Having been a lifelong friend of Thomas Boggs, I was disappointed and dismayed by your omission of a posthumous mention of Thomas in your recent "Who's Who" listing [August 2008]. The many lives he touched through his business relationships and many associations with various civic and humanitarian activities benefited this community greatly and should have been deserving of a mention, let alone the recent renaming of a major Midtown street in his honor.
Respectfully,
~ Paul Tashie
Memphis
editor's note: We did mention Thomas Boggs in the August editor's letter. He was a friend of the magazine, as well as the city.
Regarding "Pieces of the Past" [Ask Vance, August 2008], under the heading "Still Holding Up," it stated that the Goodwyn Institute building contained the WMC Radio Station. WMCT was also there for 10 years, 1948-1958.
Under "Wooten's World," Vance stated that WREC was the city's first radio and television station. Actually, WMC Radio went on the air in January 1923, WHBQ on March 18, 1925, and on January 3, 1927, WREC moved from Coldwater, Mississippi to Whitehaven, Tennessee.

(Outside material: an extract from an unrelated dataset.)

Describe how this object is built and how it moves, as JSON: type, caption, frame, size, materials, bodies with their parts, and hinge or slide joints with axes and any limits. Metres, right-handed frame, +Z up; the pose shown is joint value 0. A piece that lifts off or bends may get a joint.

WMCT was the first television station in Memphis and the Mid-South, signing on in November 1948. WHBQ-TV was second, and WREC, the third television station in Memphis.
I love [Ask Vance]. Thank you.
~ Philip Slavick
Memphis
I also come from an old Memphis family, but obviously our paths never crossed the Lauderdales. While his family was gliding around in a Daimler, my family tradition was Fords. My grandfather worked in the old Ford Plant, you see, and we are a loyal bunch. I did have a wayward uncle who drove a Pontiac, which was considered unfaithful, and my father's youngest brother (horrors!) once bought a Volvo, which looked like an overgrown Volkswagen beetle. That was considered extremely adventurous.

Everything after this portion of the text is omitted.